### PROBLEM DETAILS
Below is the data. Give it again, complete and exact.

### SUPPLIED DATA
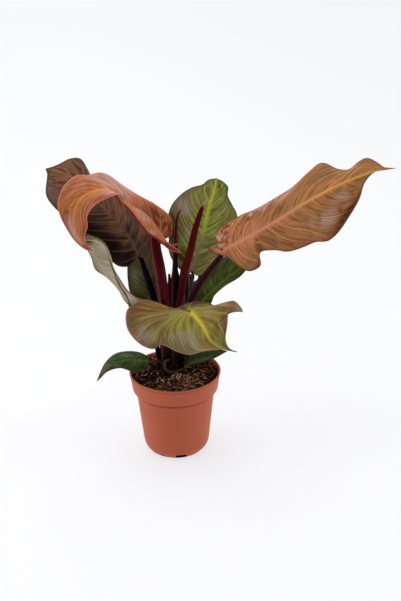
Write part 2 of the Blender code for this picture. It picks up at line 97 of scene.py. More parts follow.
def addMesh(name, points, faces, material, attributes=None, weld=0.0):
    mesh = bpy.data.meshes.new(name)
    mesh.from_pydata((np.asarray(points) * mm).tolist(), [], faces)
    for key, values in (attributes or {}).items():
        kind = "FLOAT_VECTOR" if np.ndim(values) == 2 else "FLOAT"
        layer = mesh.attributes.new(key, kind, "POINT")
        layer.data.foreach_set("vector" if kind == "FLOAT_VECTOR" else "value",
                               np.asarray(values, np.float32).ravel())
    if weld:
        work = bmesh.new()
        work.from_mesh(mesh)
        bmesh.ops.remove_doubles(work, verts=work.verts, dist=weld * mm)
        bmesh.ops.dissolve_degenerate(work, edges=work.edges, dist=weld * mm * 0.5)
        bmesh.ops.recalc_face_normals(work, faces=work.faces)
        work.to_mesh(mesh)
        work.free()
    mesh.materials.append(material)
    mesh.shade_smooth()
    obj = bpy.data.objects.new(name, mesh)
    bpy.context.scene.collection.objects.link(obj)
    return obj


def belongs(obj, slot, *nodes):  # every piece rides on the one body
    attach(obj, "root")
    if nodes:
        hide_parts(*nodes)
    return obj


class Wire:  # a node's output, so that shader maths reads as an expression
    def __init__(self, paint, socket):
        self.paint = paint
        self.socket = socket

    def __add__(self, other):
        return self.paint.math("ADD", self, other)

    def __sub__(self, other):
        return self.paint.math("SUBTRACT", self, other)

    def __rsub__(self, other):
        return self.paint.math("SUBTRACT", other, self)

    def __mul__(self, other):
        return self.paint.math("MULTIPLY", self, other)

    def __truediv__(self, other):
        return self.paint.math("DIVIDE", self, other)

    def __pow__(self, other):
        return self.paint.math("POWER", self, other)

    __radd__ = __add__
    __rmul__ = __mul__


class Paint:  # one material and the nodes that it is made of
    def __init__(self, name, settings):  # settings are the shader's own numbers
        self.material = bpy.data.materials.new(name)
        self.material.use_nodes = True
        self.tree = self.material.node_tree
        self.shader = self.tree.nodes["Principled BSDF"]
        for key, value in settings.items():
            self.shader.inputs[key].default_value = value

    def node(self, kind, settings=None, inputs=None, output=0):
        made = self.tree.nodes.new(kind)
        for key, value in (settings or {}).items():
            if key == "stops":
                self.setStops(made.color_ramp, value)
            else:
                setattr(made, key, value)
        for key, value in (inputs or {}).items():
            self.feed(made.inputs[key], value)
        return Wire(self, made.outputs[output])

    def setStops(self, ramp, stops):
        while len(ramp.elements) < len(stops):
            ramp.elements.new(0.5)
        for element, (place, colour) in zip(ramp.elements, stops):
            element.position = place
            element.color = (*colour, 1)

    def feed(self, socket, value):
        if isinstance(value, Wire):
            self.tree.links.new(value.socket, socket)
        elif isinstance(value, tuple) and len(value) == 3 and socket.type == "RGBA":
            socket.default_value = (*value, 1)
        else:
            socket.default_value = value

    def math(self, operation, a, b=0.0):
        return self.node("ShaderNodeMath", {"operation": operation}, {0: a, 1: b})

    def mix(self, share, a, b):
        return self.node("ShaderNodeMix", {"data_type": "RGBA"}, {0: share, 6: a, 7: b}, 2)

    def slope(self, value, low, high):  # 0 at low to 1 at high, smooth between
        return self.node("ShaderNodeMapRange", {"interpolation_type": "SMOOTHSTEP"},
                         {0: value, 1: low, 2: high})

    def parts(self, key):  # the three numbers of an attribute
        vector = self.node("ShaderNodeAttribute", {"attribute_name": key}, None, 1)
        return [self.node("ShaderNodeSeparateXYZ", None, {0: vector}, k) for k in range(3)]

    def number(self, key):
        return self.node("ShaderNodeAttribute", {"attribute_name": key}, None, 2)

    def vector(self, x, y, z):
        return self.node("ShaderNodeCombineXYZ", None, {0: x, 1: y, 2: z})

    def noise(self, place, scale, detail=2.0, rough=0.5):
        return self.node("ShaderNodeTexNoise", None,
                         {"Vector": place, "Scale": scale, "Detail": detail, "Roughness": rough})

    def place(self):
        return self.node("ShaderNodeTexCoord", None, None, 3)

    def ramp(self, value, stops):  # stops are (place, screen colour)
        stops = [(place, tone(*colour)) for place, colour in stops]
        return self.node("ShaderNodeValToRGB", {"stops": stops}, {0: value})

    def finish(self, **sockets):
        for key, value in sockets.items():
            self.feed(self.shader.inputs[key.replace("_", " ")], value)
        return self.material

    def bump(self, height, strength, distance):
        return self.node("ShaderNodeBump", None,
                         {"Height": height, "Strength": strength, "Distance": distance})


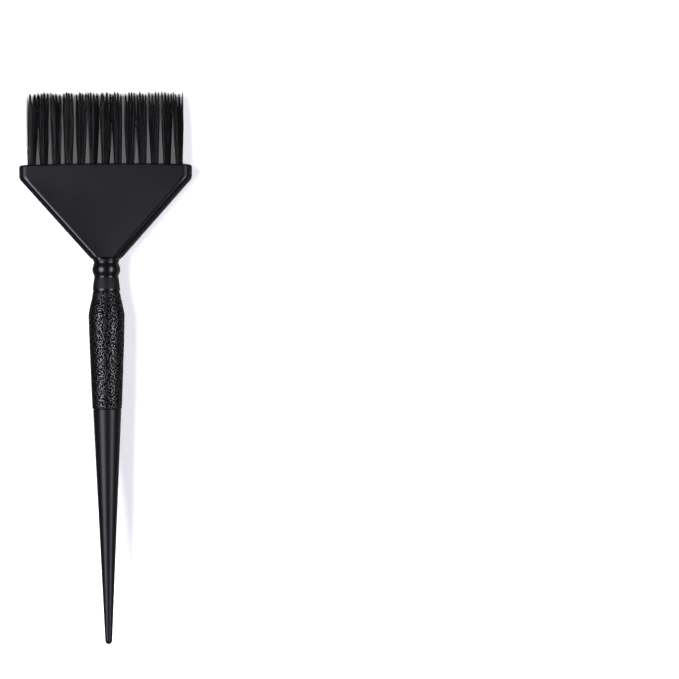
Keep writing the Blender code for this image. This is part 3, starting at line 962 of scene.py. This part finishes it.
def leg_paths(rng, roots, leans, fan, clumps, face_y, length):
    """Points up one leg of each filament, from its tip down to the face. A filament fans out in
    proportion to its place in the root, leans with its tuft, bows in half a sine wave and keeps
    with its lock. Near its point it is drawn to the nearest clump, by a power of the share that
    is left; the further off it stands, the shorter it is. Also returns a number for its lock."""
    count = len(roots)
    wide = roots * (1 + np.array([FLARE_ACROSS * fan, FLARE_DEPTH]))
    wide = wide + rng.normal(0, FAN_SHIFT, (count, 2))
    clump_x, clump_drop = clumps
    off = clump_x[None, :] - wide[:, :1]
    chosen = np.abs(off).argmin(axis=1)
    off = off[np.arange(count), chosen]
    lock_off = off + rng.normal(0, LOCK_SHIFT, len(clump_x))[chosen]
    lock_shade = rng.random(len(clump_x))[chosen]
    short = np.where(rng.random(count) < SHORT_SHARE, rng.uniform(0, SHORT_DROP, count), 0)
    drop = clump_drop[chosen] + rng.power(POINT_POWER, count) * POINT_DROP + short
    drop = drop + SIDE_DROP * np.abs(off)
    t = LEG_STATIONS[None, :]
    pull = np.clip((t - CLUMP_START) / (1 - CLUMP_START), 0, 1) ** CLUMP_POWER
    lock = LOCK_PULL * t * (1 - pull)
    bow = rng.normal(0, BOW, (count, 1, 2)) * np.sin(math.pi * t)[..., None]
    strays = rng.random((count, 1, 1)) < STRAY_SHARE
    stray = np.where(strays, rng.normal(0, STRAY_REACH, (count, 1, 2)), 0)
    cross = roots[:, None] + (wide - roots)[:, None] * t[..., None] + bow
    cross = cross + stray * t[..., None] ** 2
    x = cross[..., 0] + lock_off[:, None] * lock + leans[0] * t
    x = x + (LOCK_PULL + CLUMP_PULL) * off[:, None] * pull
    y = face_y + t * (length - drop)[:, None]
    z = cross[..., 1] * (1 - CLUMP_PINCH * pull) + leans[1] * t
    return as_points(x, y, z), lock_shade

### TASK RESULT
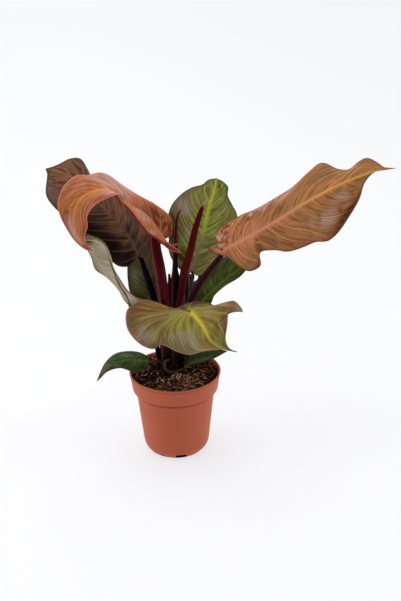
Write part 2 of the Blender code for this picture. It picks up at line 97 of scene.py. More parts follow.
def addMesh(name, points, faces, material, attributes=None, weld=0.0):
    mesh = bpy.data.meshes.new(name)
    mesh.from_pydata((np.asarray(points) * mm).tolist(), [], faces)
    for key, values in (attributes or {}).items():
        kind = "FLOAT_VECTOR" if np.ndim(values) == 2 else "FLOAT"
        layer = mesh.attributes.new(key, kind, "POINT")
        layer.data.foreach_set("vector" if kind == "FLOAT_VECTOR" else "value",
                               np.asarray(values, np.float32).ravel())
    if weld:
        work = bmesh.new()
        work.from_mesh(mesh)
        bmesh.ops.remove_doubles(work, verts=work.verts, dist=weld * mm)
        bmesh.ops.dissolve_degenerate(work, edges=work.edges, dist=weld * mm * 0.5)
        bmesh.ops.recalc_face_normals(work, faces=work.faces)
        work.to_mesh(mesh)
        work.free()
    mesh.materials.append(material)
    mesh.shade_smooth()
    obj = bpy.data.objects.new(name, mesh)
    bpy.context.scene.collection.objects.link(obj)
    return obj


def belongs(obj, slot, *nodes):  # every piece rides on the one body
    attach(obj, "root")
    if nodes:
        hide_parts(*nodes)
    return obj


class Wire:  # a node's output, so that shader maths reads as an expression
    def __init__(self, paint, socket):
        self.paint = paint
        self.socket = socket

    def __add__(self, other):
        return self.paint.math("ADD", self, other)

    def __sub__(self, other):
        return self.paint.math("SUBTRACT", self, other)

    def __rsub__(self, other):
        return self.paint.math("SUBTRACT", other, self)

    def __mul__(self, other):
        return self.paint.math("MULTIPLY", self, other)

    def __truediv__(self, other):
        return self.paint.math("DIVIDE", self, other)

    def __pow__(self, other):
        return self.paint.math("POWER", self, other)

    __radd__ = __add__
    __rmul__ = __mul__


class Paint:  # one material and the nodes that it is made of
    def __init__(self, name, settings):  # settings are the shader's own numbers
        self.material = bpy.data.materials.new(name)
        self.material.use_nodes = True
        self.tree = self.material.node_tree
        self.shader = self.tree.nodes["Principled BSDF"]
        for key, value in settings.items():
            self.shader.inputs[key].default_value = value

    def node(self, kind, settings=None, inputs=None, output=0):
        made = self.tree.nodes.new(kind)
        for key, value in (settings or {}).items():
            if key == "stops":
                self.setStops(made.color_ramp, value)
            else:
                setattr(made, key, value)
        for key, value in (inputs or {}).items():
            self.feed(made.inputs[key], value)
        return Wire(self, made.outputs[output])

    def setStops(self, ramp, stops):
        while len(ramp.elements) < len(stops):
            ramp.elements.new(0.5)
        for element, (place, colour) in zip(ramp.elements, stops):
            element.position = place
            element.color = (*colour, 1)

    def feed(self, socket, value):
        if isinstance(value, Wire):
            self.tree.links.new(value.socket, socket)
        elif isinstance(value, tuple) and len(value) == 3 and socket.type == "RGBA":
            socket.default_value = (*value, 1)
        else:
            socket.default_value = value

    def math(self, operation, a, b=0.0):
        return self.node("ShaderNodeMath", {"operation": operation}, {0: a, 1: b})

    def mix(self, share, a, b):
        return self.node("ShaderNodeMix", {"data_type": "RGBA"}, {0: share, 6: a, 7: b}, 2)

    def slope(self, value, low, high):  # 0 at low to 1 at high, smooth between
        return self.node("ShaderNodeMapRange", {"interpolation_type": "SMOOTHSTEP"},
                         {0: value, 1: low, 2: high})

    def parts(self, key):  # the three numbers of an attribute
        vector = self.node("ShaderNodeAttribute", {"attribute_name": key}, None, 1)
        return [self.node("ShaderNodeSeparateXYZ", None, {0: vector}, k) for k in range(3)]

    def number(self, key):
        return self.node("ShaderNodeAttribute", {"attribute_name": key}, None, 2)

    def vector(self, x, y, z):
        return self.node("ShaderNodeCombineXYZ", None, {0: x, 1: y, 2: z})

    def noise(self, place, scale, detail=2.0, rough=0.5):
        return self.node("ShaderNodeTexNoise", None,
                         {"Vector": place, "Scale": scale, "Detail": detail, "Roughness": rough})

    def place(self):
        return self.node("ShaderNodeTexCoord", None, None, 3)

    def ramp(self, value, stops):  # stops are (place, screen colour)
        stops = [(place, tone(*colour)) for place, colour in stops]
        return self.node("ShaderNodeValToRGB", {"stops": stops}, {0: value})

    def finish(self, **sockets):
        for key, value in sockets.items():
            self.feed(self.shader.inputs[key.replace("_", " ")], value)
        return self.material

    def bump(self, height, strength, distance):
        return self.node("ShaderNodeBump", None,
                         {"Height": height, "Strength": strength, "Distance": distance})


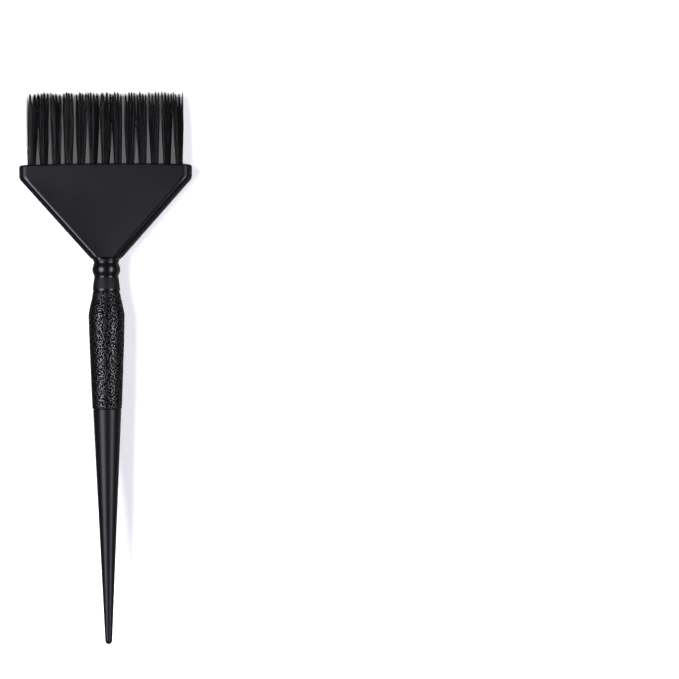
Keep writing the Blender code for this image. This is part 3, starting at line 962 of scene.py. This part finishes it.
def leg_paths(rng, roots, leans, fan, clumps, face_y, length):
    """Points up one leg of each filament, from its tip down to the face. A filament fans out in
    proportion to its place in the root, leans with its tuft, bows in half a sine wave and keeps
    with its lock. Near its point it is drawn to the nearest clump, by a power of the share that
    is left; the further off it stands, the shorter it is. Also returns a number for its lock."""
    count = len(roots)
    wide = roots * (1 + np.array([FLARE_ACROSS * fan, FLARE_DEPTH]))
    wide = wide + rng.normal(0, FAN_SHIFT, (count, 2))
    clump_x, clump_drop = clumps
    off = clump_x[None, :] - wide[:, :1]
    chosen = np.abs(off).argmin(axis=1)
    off = off[np.arange(count), chosen]
    lock_off = off + rng.normal(0, LOCK_SHIFT, len(clump_x))[chosen]
    lock_shade = rng.random(len(clump_x))[chosen]
    short = np.where(rng.random(count) < SHORT_SHARE, rng.uniform(0, SHORT_DROP, count), 0)
    drop = clump_drop[chosen] + rng.power(POINT_POWER, count) * POINT_DROP + short
    drop = drop + SIDE_DROP * np.abs(off)
    t = LEG_STATIONS[None, :]
    pull = np.clip((t - CLUMP_START) / (1 - CLUMP_START), 0, 1) ** CLUMP_POWER
    lock = LOCK_PULL * t * (1 - pull)
    bow = rng.normal(0, BOW, (count, 1, 2)) * np.sin(math.pi * t)[..., None]
    strays = rng.random((count, 1, 1)) < STRAY_SHARE
    stray = np.where(strays, rng.normal(0, STRAY_REACH, (count, 1, 2)), 0)
    cross = roots[:, None] + (wide - roots)[:, None] * t[..., None] + bow
    cross = cross + stray * t[..., None] ** 2
    x = cross[..., 0] + lock_off[:, None] * lock + leans[0] * t
    x = x + (LOCK_PULL + CLUMP_PULL) * off[:, None] * pull
    y = face_y + t * (length - drop)[:, None]
    z = cross[..., 1] * (1 - CLUMP_PINCH * pull) + leans[1] * t
    return as_points(x, y, z), lock_shade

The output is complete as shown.